I have never read King Lear before, though I knew the general arc of the plot, and I am always interested in the untold stories of those in the margins of our classic literature that lie like precious gems, waiting for someone to dig them up. It was a no brainer, then, that I’d pick this up, and I’m glad I did. J R Thorp writes with a style I had not encountered before, and the majority of this book passes without direct dialogue – we are inside the Queen’s mind, and she spends a lot of time alone. The language is both stark and lyrical, evoking Shakespearean verse while reflecting the Queen’s surroundings; a nunnery in the cold north, days away from anything and anyone familiar to her. There is not much plot to the story, which starts with the memorial service held by the nuns to commemorate the deceased King Lear and his three daughters, when the Queen begins to think she may finally leave her exile now that the man who sentenced her no longer lives. She begins plans to head south, to find the graves of her family, to find her old friend Kent, but the plans she make continue to delay and she finds herself, for the first time, more involved in the life of the abbey.

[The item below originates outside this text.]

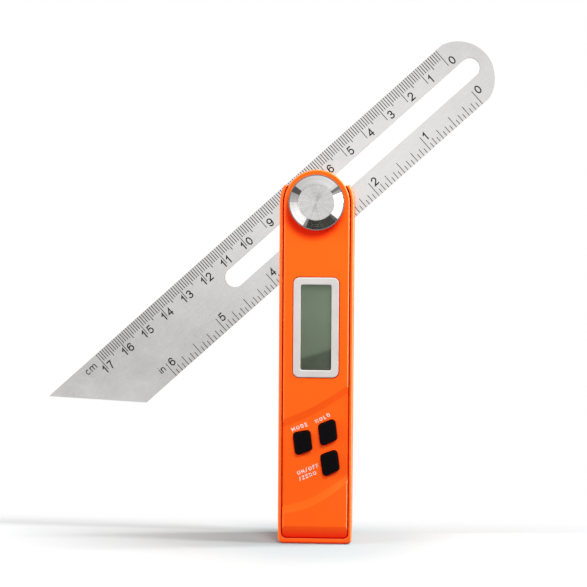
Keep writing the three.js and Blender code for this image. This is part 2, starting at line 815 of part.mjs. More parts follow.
function snapDome(key) {
  const foot = boardFront - fit;
  const profile = [];
  for (let step = 0; step <= cornerSteps; step += 1) {
    const share = step / cornerSteps;
    profile.push([domeRadius * share, domeTop + domeRise * share * share]);
  }
  const inner = profile.slice(1, -1).reverse();
  const under = inner.map(([radius, depth]) => [radius - domeSheet, depth + domeSheet]);
  const shell = [...profile, [domeRadius - domeSheet, foot], ...under, [0, domeTop + domeSheet]];
  const middle = keyMiddle(key);
  return turned(shell, smallCircle).translate(middle.x, 0, middle.y);
}

// Angle encoder and blade carrier, drawn with the blade level and turned with it

function bladeCarrier() {
  const keyBack = bladeBack - keyBlockInset;
  const keyHalfWidth = slotHalfWidth - fit;
  const keyShape = roundedBox(0, 0, keyBlockHalfLength, keyHalfWidth, keyHalfWidth - weld);
  const flange = rod(flangeRadius, flangeFront, flangeBack, 0, 0, fullCircle);
  const hub = rod(hubRadius, boardBack, flangeBack);
  const keyBlock = slab(keyShape, flangeBack - bite, keyBack);
  return joined(flange, hub, keyBlock).subtract(rod(boltHole, boardBack - overrun, keyBack + overrun));
}

function encoderRotor() {
  return rod(rotorRadius, rotorFront, rotorBack, 0, 0, fullCircle)
    .subtract(rod(hubRadius + fit, rotorFront - overrun, rotorBack + overrun));
}

// A spring washer: a thin ring that waves three times around
function waveWasher() {
  const middle = boardBack - fit - waveHeight / 2;
  const swing = (waveHeight - waveSheet) / 2;
  const radii = [boltHole, hubRadius];
  const positions = [];
  const index = [];
  for (let step = 0; step < fullCircle; step += 1) {
    const angle = 2 * Math.PI * step / fullCircle;
    const depth = middle + swing * Math.sin(waveCount * angle);
    for (const [radius, side] of [[radii[0], -1], [radii[1], -1], [radii[1], 1], [radii[0], 1]]) {
      positions.push(radius * Math.cos(angle), depth + side * waveSheet / 2, radius * Math.sin(angle));
    }
    for (let corner = 0; corner < 4; corner += 1) {
      const here = 4 * step + corner;
      const beside = 4 * step + (corner + 1) % 4;
      const ahead = 4 * ((step + 1) % fullCircle) + corner;
      const across = 4 * ((step + 1) % fullCircle) + (corner + 1) % 4;
      index.push(here, beside, ahead, beside, across, ahead);
    }
  }
  const geometry = new THREE.BufferGeometry();
  geometry.setAttribute('position', new THREE.Float32BufferAttribute(positions, 3));
  geometry.setIndex(index);
  return solidOf(geometry);
}

// Blade: a slotted strip with a round end and a slanting tip

function blade() {
  const endRadius = bladeHalfWidth + endFlatness;
  const endStart = Math.asin(bladeHalfWidth / endRadius);
  const slant = 2 * bladeHalfWidth / Math.tan(THREE.MathUtils.degToRad(tipAngle));
  const shape = outline(
    [new THREE.Vector2(-tipReach, bladeHalfWidth), new THREE.Vector2(slant - tipReach, -bladeHalfWidth)],
    circlePoints(endReach - endRadius, 0, endRadius, -endStart, endStart, fullCircle / 2),
  );
  const slotRoundEnd = endReach - endWall;
  const slotMiddle = (slotRoundEnd - slotTipEnd) / 2;
  const slotHalf = (slotRoundEnd + slotTipEnd) / 2;
  const slot = roundedBox(slotMiddle, 0, slotHalf, slotHalfWidth, slotHalfWidth - weld, 2 * cornerSteps);
  return slab(shape, bladeFront, bladeBack).subtract(slab(slot, bladeFront - overrun, bladeBack + overrun));
}

// Clamp: the bolt runs from the back of the handle into the blind knob

const thrustWasherBack = panelFace - fit;
const thrustWasherFront = thrustWasherBack - thrustWasherThickness;
const knobBack = thrustWasherFront - fit;
const knobFace = knobBack - knobHeight;
const knobBoreEnd = knobBack - knobBoreDepth;
const rearWasherFront = legFace - rearWasherProud;
const rearWasherBack = rearWasherFront + rearWasherThickness;
const boltSeat = rearWasherBack + fit + boltWeb;
const boltHeadFront = boltSeat + fit;
const boltHeadCorner = boltHeadHalfFlats / Math.cos(Math.PI / 6);

function hexRod(radius, front, back) {
  return slab(disc(radius, 0, 0, 6), front, back);
}

function pivotBolt() {
  const head = hexRod(boltHeadCorner, boltHeadFront, backFace - boltHeadSink);
  return head.add(rod(boltRadius, knobBoreEnd + fit, boltHeadFront + bite));
}

// The knob: a knurled rim, a conical flank and a dished, turned face with a thin lip
function clampKnob() {
  const knurl = [];
  for (let tooth = 0; tooth < knurlCount; tooth += 1) {
    const angle = 2 * Math.PI * tooth / knurlCount;
    const valley = angle + Math.PI / knurlCount;
    const root = knobRadius - knurlDepth;
    knurl.push(new THREE.Vector2(knobRadius * Math.cos(angle), knobRadius * Math.sin(angle)));
    knurl.push(new THREE.Vector2(root * Math.cos(valley), root * Math.sin(valley)));
  }
  const rimFront = knobBack - knobRimHeight;
  const rootRadius = knobRadius - 2 * knurlDepth;
  const flank = turned([
    [0, knobFace + knobDish],
    [knobFaceRadius - knobLip, knobFace + knobLip],
    [knobFaceRadius - knobLip, knobFace],
    [knobFaceRadius, knobFace],
    [rootRadius, rimFront],
    [rootRadius, rimFront + bite],
    [0, rimFront + bite],
  ]);
  return cutBy(
    slab(new THREE.Shape(knurl), rimFront, knobBack).add(flank),
    rod(boltHole, knobBoreEnd, knobBack + overrun),
  );
}

function flatWasher(radius, front, back) {
  return rod(radius, front, back, 0, 0, fullCircle).subtract(rod(boltHole, front - overrun, back + overrun));
}

// Rear leg: the back half of the handle, with the seats of the bolt, the battery and its door

const doorMiddle = doorFoot + doorHeight / 2;
const doorScrewPlace = { across: 0, height: doorFoot + doorHeight - doorScrewDrop };
const doorFront = backFace - doorThickness;
const doorGripFloor = backFace - doorGripDepth;

// The moulded leg is hollow between its ribs; the hollows open towards the kerf
function legHollows() {
  const foot = doorFoot + doorHeight + fit + coreWall;
  const head = pivotHeight - rearWasherRadius - fit - coreWall;
  const right = handleHalfWidth - coreWall;
  const pitch = (head - foot + coreRib) / coreRows;
  const hollows = [];
  for (let row = 0; row < coreRows; row += 1) {
    const middle = foot + row * pitch + (pitch - coreRib) / 2;
    for (const side of [-1, 1]) {
      const across = side * (right + coreRib / 2) / 2;
      const shape = roundedBox(across, middle, (right - coreRib / 2) / 2, (pitch - coreRib) / 2, coreCorner);
      hollows.push(slab(shape, legFace - overrun, backFace - coreWall));
    }
  }
  return hollows;
}

function rearLeg() {
  const seat = doorFront - fit;
  const chamberHalf = contactSide + contactWidth + 2 * fit;
  const chamberFoot = contactHeight - contactSheet / 2 - fit;
  const headCorner = (boltHeadHalfFlats + fit) / Math.cos(Math.PI / 6);
  const doorShape = roundedBox(0, doorMiddle, doorHalfWidth + fit, doorHeight / 2 + fit, doorCorner + fit);
  const screwHoles = legScrewPlaces.flatMap(({ across, height }) => [
    rod(legHole, legFace - overrun, backFace + overrun, across, height),
    rod(legHeadRadius + fit, legHeadFront - fit, backFace + overrun, across, height),
  ]);
  return cutBy(
    slab(handleOutline(true), legFace, backFace, 0, backEdge),
    rod(boltHole, legFace - overrun, backFace + overrun, 0, pivotHeight),
    rod(rearWasherRadius + fit, legFace - overrun, rearWasherBack + fit, 0, pivotHeight, fullCircle),
    hexRod(headCorner, boltSeat, backFace + overrun).translate(0, 0, pivotHeight),
    slab(doorShape, seat, backFace + overrun),
    rod(cellRadius + fit, legFace + legFloor, backFace, 0, cellHeight, fullCircle),
    block(-chamberHalf, chamberHalf, legFace + legFloor, backFace, chamberFoot, cellHeight),
    rod(smallHole, doorFront - doorScrewLength, backFace, 0, doorScrewPlace.height),
    contactChannel(),
    ...screwHoles,
    ...legHollows(),
  );
}

function batteryDoor() {
  const plate = slab(roundedBox(0, doorMiddle, doorHalfWidth, doorHeight / 2, doorCorner), doorFront, backFace);
  const sizes = [smallShankRadius, smallHeadRadius, smallHeadDepth];
  const hole = countersunk(doorScrewPlace, ...sizes, doorFront, backFace, fit);
  const grips = [];
  for (let grip = 0; grip < doorGripCount; grip += 1) {
    const foot = doorGripHeight + grip * doorGripPitch - doorGripPitch / 4;
    const head = foot + doorGripPitch / 2;
    grips.push(block(-doorGripHalfWidth, doorGripHalfWidth, doorGripFloor, backFace + overrun, foot, head));
  }
  return cutBy(plate, hole, ...grips);
}

// Battery and contacts

function batteryCell() {
  const back = cellFront + cellThickness;
  const capRadius = cellRadius - cellCapInset;
  const profile = [
    [0, cellFront],
    [capRadius, cellFront],
    [capRadius, cellFront + cellCapHeight],
    [cellRadius, cellFront + cellCapHeight],
    [cellRadius, back],
    [0, back],
  ];
  return turned(profile).translate(0, 0, cellHeight);
}

const contactEnd = boardBack + fit + contactSheet / 2;

// The leaf under the cell, bent forward at its lower end through the channel to the board
function negativeContact() {
  const leafDepth = contactFront + contactSheet / 2;
  const places = [[contactEnd, contactHeight], [leafDepth, contactHeight], [leafDepth, contactLeafTop]];
  return bentStrip(places, contactSheet, -contactSide - contactWidth, -contactSide);
}

// The clip that presses on the rim of the cell
function positiveContact() {
  const back = cellFront + cellThickness - contactSheet;
  const bend = cellFront - contactSheet / 2;
  const near = Math.sqrt(cellRadius ** 2 - contactSide ** 2);
  const clipHeight = cellHeight - near - fit - contactSheet / 2;
  const places = [[contactEnd, contactHeight], [bend, contactHeight], [bend, clipHeight], [back, clipHeight]];
  return bentStrip(places, contactSheet, contactSide, contactSide + contactWidth);
}

// Screws

function smallScrew(place, tip, back) {
  const screw = countersunk(place, smallShankRadius, smallHeadRadius, smallHeadDepth, tip, back, 0);
  return screw.subtract(crossRecess(place, smallHeadRadius, back - recessDepth, back + overrun));
}

function boardScrew(place) {
  const seat = boardFront - fit;
  const face = seat - boardScrewHeadHeight;
  const { across, height } = place;
  return joined(
    rod(smallHeadRadius, face, seat, across, height),
    rod(smallShankRadius, seat - bite, seat + boardScrewLength, across, height),
  ).subtract(crossRecess(place, smallHeadRadius, face - overrun, face + recessDepth));
}

function legScrew(place) {
  const { across, height } = place;
  return joined(
    rod(legHeadRadius, legHeadFront, legHeadBack, across, height),
    rod(legShankRadius, legScrewFront, legHeadFront + bite, across, height),
  ).subtract(crossRecess(place, legHeadRadius, legHeadBack - recessDepth, legHeadBack + overrun));
}

// Assembly

place(model, 'handle_body', handleBody(), orangeShell());
place(model, 'front_panel', frontPanel(), orangeShell());
place(model, 'rear_leg', rearLeg(), orangeShell());
place(model, 'display_bezel', displayBezel(), finish(0xd6cfc6, 0.45, 0));
place(model, 'display_lens', displayLens(), finish(0x9aa58f, 0.08, 0));
place(model, 'lcd_cell', lcdCell(), finish(0x93a189, 0.3, 0));
place(model, 'zebra_strip_left', zebraStrip(-1), finish(0x4a4d52, 0.7, 0));
place(model, 'zebra_strip_right', zebraStrip(1), finish(0x4a4d52, 0.7, 0));
place(model, 'circuit_board', circuitBoard(), finish(0x1f6b3a, 0.5, 0));
place(model, 'controller_chip', controllerChip(), finish(0x1c1c1e, 0.5, 0));
place(model, 'timing_crystal', timingCrystal(), zincSteel());
place(model, 'keypad_membrane', keypadMembrane(), blackRubber());
for (const key of keys) {
  place(model, key.name, rubberKey(key), blackRubber());
  place(model, key.name.replace('key', 'dome'), snapDome(key), zincSteel());
}
place(model, 'battery_cell', batteryCell(), turnedSteel());
place(model, 'battery_contact_negative', negativeContact(), zincSteel());
place(model, 'battery_contact_positive', positiveContact(), zincSteel());
place(model, 'battery_door', batteryDoor(), orangeShell());
place(model, 'door_screw', smallScrew(doorScrewPlace, backFace - doorScrewLength, backFace), zincSteel());
place(pivot, 'pivot_bolt', pivotBolt(), zincSteel());
place(pivot, 'rear_washer', flatWasher(rearWasherRadius, rearWasherFront, rearWasherBack), zincSteel());
place(pivot, 'wave_washer', waveWasher(), zincSteel());
place(pivot, 'thrust_washer', flatWasher(thrustWasherRadius, thrustWasherFront, thrustWasherBack), zincSteel());
place(pivot, 'clamp_knob', clampKnob(), turnedSteel());
place(swung, 'blade_carrier', bladeCarrier(), zincSteel());
place(swung, 'encoder_rotor', encoderRotor(), finish(0x1f6b3a, 0.5, 0));
place(swung, 'blade', blade(), brushedSteel());
panelScrewPlaces.forEach((screw, index) => {
  place(model, `panel_screw_${index + 1}`, smallScrew(screw, panelScrewTip, septumBack), zincSteel());
});
boardScrewPlaces.forEach((screw, index) => {
  place(model, `board_screw_${index + 1}`, boardScrew(screw), zincSteel());
});
legScrewPlaces.forEach((screw, index) => {
  place(model, `leg_screw_${index + 1}`, legScrew(screw), zincSteel());
});

export default model;
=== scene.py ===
# %% [markdown]
# # A digital sliding T-bevel
# A slotted steel blade swings and slides in the forked head of an orange plastic handle, and a bright
# knob clamps it. The handle holds a small display, three rubber keys, a circuit board and a coin cell.
#
# The packed model already has every piece in its place, so this script adds what CAD leaves out: finishes,
# the printed scales and legends, light, a floor and a camera. All lengths here are in metres, and `MM`
# turns a size in millimetres into one.

# %% Load the packed model
import json
import math

import bpy
from mathutils import Matrix, Vector


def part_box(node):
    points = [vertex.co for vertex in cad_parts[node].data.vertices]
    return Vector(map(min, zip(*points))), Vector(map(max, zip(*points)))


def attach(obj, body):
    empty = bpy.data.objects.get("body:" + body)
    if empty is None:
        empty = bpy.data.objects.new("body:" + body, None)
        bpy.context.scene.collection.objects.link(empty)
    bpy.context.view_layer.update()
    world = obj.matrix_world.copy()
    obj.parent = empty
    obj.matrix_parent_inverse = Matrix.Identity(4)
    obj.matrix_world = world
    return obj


MM = 0.001
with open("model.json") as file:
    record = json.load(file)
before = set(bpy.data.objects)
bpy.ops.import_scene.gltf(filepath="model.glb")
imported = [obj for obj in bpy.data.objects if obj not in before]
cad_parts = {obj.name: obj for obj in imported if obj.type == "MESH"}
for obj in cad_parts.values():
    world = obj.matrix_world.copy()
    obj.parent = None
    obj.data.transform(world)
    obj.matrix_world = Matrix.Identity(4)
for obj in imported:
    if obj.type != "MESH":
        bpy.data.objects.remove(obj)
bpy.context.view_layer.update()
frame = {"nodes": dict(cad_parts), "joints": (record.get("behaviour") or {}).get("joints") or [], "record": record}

# %% [markdown]
# ## The camera
# The photograph was taken from straight in front, with a long lens. A few points that are easy to find in
# it, such as the ends of the scales and the corners of the handle, fix where the camera stood: a little
# more than half a metre away, a hand's breadth above the table. A long lens keeps the handle's sides almost
# parallel, as they are in the picture.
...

The Queen’s thoughts often lapse into the past, remembering times with Lear, times with her first husband who died young, her three daughters with their whims and tempers, and all the while she tries to unravel the reason she was exiled fifteen years before. Discovering this was my main motivation to keep reading. I loved the language and the character, but I found it very slow at times, so I will admit to skipping through a chunk of the middle to get to the revelation and the consequences of it. If you like character-focused stories then this is definitely one to read!
Thank you to NetGalley and Canongate for the eARC.

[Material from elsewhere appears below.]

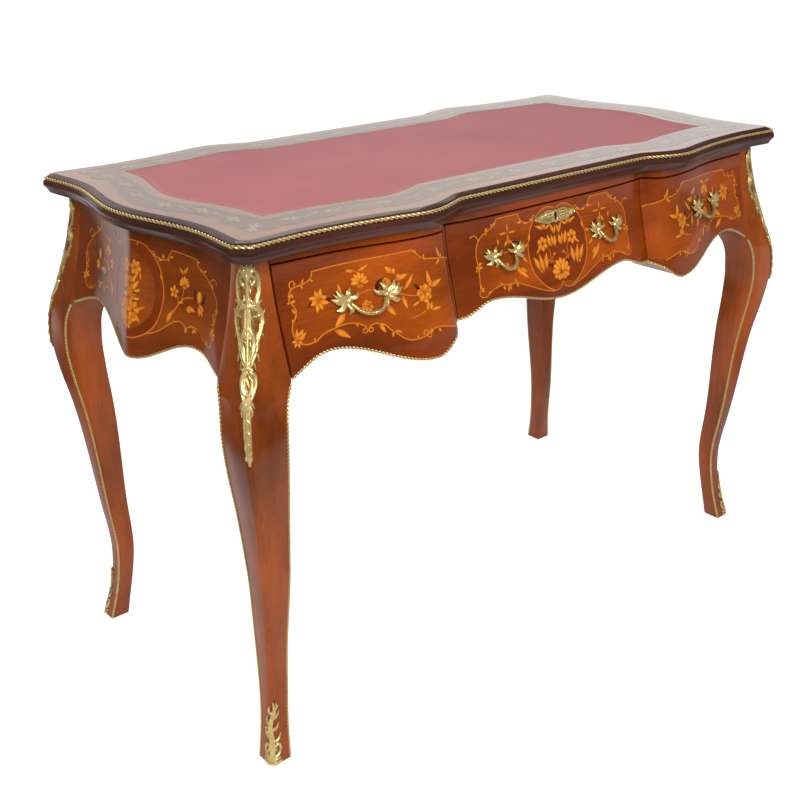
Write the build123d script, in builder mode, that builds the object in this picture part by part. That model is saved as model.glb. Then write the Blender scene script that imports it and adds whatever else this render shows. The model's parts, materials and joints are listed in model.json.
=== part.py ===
"""Louis XV style writing table: bombe apron, three drawers, cabriole legs and a leather lined top.

Millimetres, +Z up. The origin is on the floor under the middle of the top, the drawers face -Y
and +X runs to the right of someone who sits at them.
"""

import os
from math import cos, pi, sin, sqrt

from build123d import *

os.makedirs("parts", exist_ok=True)

# ---------------------------------------------------------------- overall sizes
LENGTH = 1157.0          # over the mouldings, at the swell of the two ends
DEPTH = 590.0            # over the mouldings, at the swells of front and back
HEIGHT = 780.0

# ---------------------------------------------------------------- top
PANEL_THICK = 22.0
MOULD_DROP = 6.0         # the moulding hangs below the panel it is glued to
MOULD_WIDTH = 17.0
MOULD_UNDERCUT = 8.5     # its lower edge behind its widest line
MOULD_SLOPE = 14.0       # height of the slope under the widest line
MOULD_CLEAR = 0.5        # fronts to the hanging edge of the moulding
CORNER_CLIP = 19.0       # each top corner is cut off at 45 degrees
CORNER_BLOCK = 25.0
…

Riccardino by Andrea Camilleri

When Inspector Montalbano receives an early-morning phone call it proves to be the start of a very trying day. For the caller expects Montalbano to arrive imminently at a rendezvous with some friends. But before he can reply the caller announces himself as someone called Riccardino and hangs up. Later that day news comes in of a brutal slaying in broad daylight by an unknown assassin who makes his getaway on a motorbike.
And when the Inspector learns of the victim’s identity – a man called Riccardino – his troubles are only just beginning. For soon he must contend with the involvement of a local bishop and a fortune teller who reports some strange goings-on in her neighbourhood. All roads soon lead to a local salt mine but the case proves stubbornly intractable until Montalbano receives another unexpected call . . .

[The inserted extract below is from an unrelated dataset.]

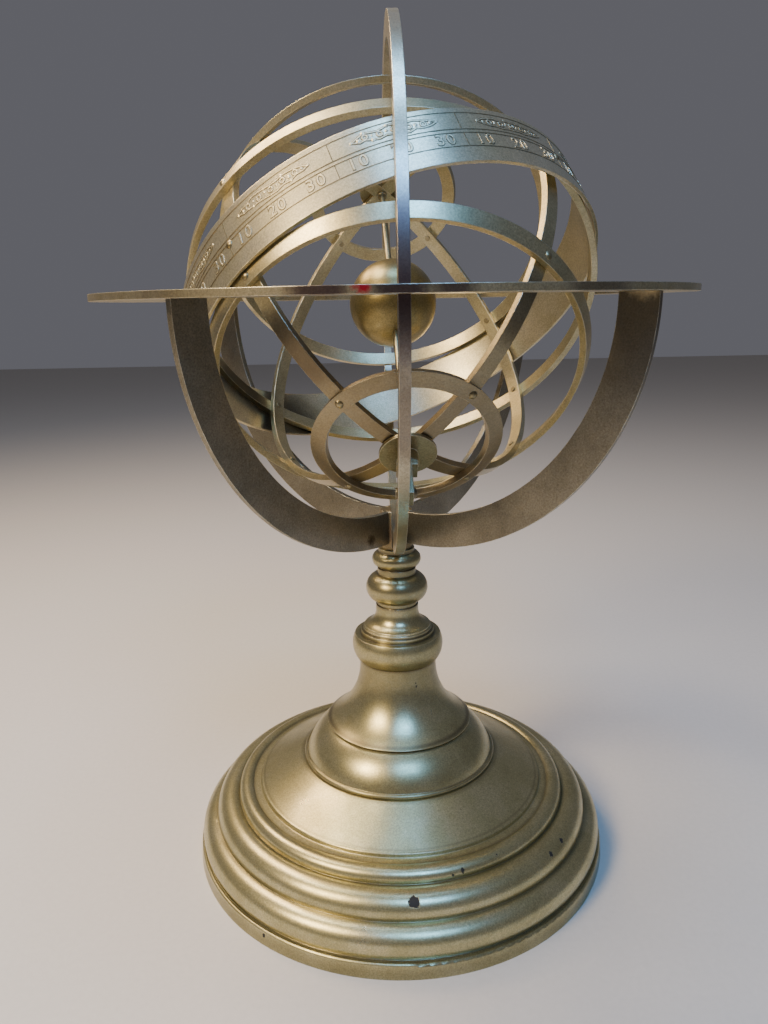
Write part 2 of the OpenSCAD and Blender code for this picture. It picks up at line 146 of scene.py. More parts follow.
def raggedPlace(tree, place, reach, grain):
    # the place, pushed about by noise, so that a round spot gets a torn outline
    tatter = addNode(tree, "ShaderNodeTexNoise", {"Scale": grain, "Detail": 3.0, "Roughness": 0.7},
                     {"Vector": place})
    centred = addNode(tree, "ShaderNodeVectorMath", {"operation": "SUBTRACT", 1: (0.5, 0.5, 0.5)},
                      {0: tatter.outputs["Color"]})
    shift = addNode(tree, "ShaderNodeVectorMath", {"operation": "SCALE", "Scale": reach},
                    {0: centred.outputs[0]})
    ragged = addNode(tree, "ShaderNodeVectorMath", {"operation": "ADD"}, {0: place, 1: shift.outputs[0]})
    return ragged.outputs[0]


def strongest(tree, shades):
    # the largest of several shades at every place
    total = shades[0]
    for shade in shades[1:]:
        total = addNode(tree, "ShaderNodeMath", {"operation": "MAXIMUM"}, {0: total, 1: shade}).outputs[0]
    return total


def grooveShade(tree, place, grooves):
    # dirt and painted shade in the turned grooves, each a circle given as radius, height and reach in mm
    flat = addNode(tree, "ShaderNodeVectorMath", {"operation": "MULTIPLY", 1: (1, 1, 0)}, {0: place})
    radius = addNode(tree, "ShaderNodeVectorMath", {"operation": "LENGTH"}, {0: flat.outputs[0]})
    split = addNode(tree, "ShaderNodeSeparateXYZ", {}, {0: place})
    turned = addNode(tree, "ShaderNodeCombineXYZ", {}, {0: radius.outputs["Value"], 1: split.outputs["Z"]})
    shades = []
    for ringRadius, ringHeight, reach in grooves:
        away = addNode(tree, "ShaderNodeVectorMath",
                       {"operation": "DISTANCE", 1: (ringRadius / 1000, ringHeight / 1000, 0)},
                       {0: turned.outputs[0]})
        near = addNode(tree, "ShaderNodeMapRange",
                       {"interpolation_type": "SMOOTHSTEP", "From Min": 0.0, "From Max": reach / 1000,
                        "To Min": 1.0, "To Max": 0.0},
                       {"Value": away.outputs["Value"]})
        shades.append(near.outputs[0])
    return strongest(tree, shades), turned.outputs[0]


def chipShade(tree, place, chips):
    # ragged spots where the lacquer has come off, each given as x, y, z and size in mm
    ragged = raggedPlace(tree, place, coat["chipTear"], coat["chipGrain"])
    edgeStart, edgeEnd = coat["chipEdge"]
    shades = []
    for x, y, z, size in chips:
        away = addNode(tree, "ShaderNodeVectorMath",
                       {"operation": "DISTANCE", 1: (x / 1000, y / 1000, z / 1000)}, {0: ragged})
        inside = addNode(tree, "ShaderNodeMapRange",
                         {"From Min": size / edgeStart, "From Max": size / edgeEnd,
                          "To Min": 1.0, "To Max": 0.0},
                         {"Value": away.outputs["Value"]})
        shades.append(inside.outputs[0])
    return strongest(tree, shades)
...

In my second year at university I took an Italian Crime Fiction class and among the texts we studied was one called Excursion to Tindari by Andrea Camilleri (or, in the original Italian, Gita a Tindari). I read it in both English and Italian and fell in love with it. I loved the writing style – witty, intelligent, conspiratorial – I loved the setting, and I loved the detective: Inspector Salvo Montalbano. In the years since I have picked up an Inspector Montalbano book whenever it crosses my path, reading them mainly in English as it’s hard to find the originals here in the UK, but the translator Stephen Sartarelli does such a wonderful job that I often forget it has been translated at all! I can’t say I’ve read every single Montalbano book, but I can now say I have read the last one, and it has left me with a bittersweet feeling.
In Montalbano’s final adventure, all the usual suspects are present: the opening with the inspector jolted awake by the phone ringing, the comical yet endearing Catarella, the tedious bureaucracy of the government, mouth-watering descriptions of sea food, and multiple, seemingly-unconnected crimes that will inevitably be linked later on. What isn’t usual, though, is that within this last book, the author has inserted himself within the narrative, creating a very meta scenario and battling with his main character to steer the course of the investigation and the story itself. It made for some very amusing conversations, and I like the way Camilleri did it, but there is no denying a great sense of nostalgia and repetition to Riccardino, which is perhaps appropriate to end Montalbano’s tale. I am glad to have read it, but I do not think it will be one to pick up again, because of its sense of finality, but I will certainly think of it whenever I read any other book in the series, and appreciate the role it plays.
Fifty Words For Snow by Nancy Campbell

Snow. Every language has its own words for the feather-like flakes that come from the sky. In Japanese we find Yuki-onna – a ‘snow woman’ who drifts through the frosted land. In Icelandic falls Hundslappadrifa – ‘big as a dog’s paw’. And in Maori we meet Huka-rere – ‘one of the children of rain and wind’. From mountain tops and frozen seas to city parks and desert hills, writer and Arctic traveller Nancy Campbell digs deep into the meanings of fifty words for snow. Under her gaze, each of these linguistic snow crystals offers a whole world of myth and story.
If you ever thought the perfect combination of nature writing, linguistics, history, and poetry didn’t exist, think again. Nancy Campbell has crafted the perfect book to read during the cold winter months, showing the incredibly diversity of the way humanity interacts with snow, and all the words that have risen up in many languages from just one phenomenon. It has short chapters (most just two pages long), perfect to read just before bed or in between work or other obligations and it is simply delightful! If you’re not a big non-fiction reader but have been wanting to venture into that vast world, I highly recommend starting here because it’s got a bit of everything and Campbell writes in an engaging, accessible manner with the style of a story teller. It’s also a great Christmas gift!
You made me think of how authors finish a series – and how not all get the chance to do it THEIR way.
Sometimes we don’t revisit the last book because the author died unexpectedly – and didn’t get this chance.
And of course not all series merit it.
But you made me interested in the Inspector, and I’ll try to remember that.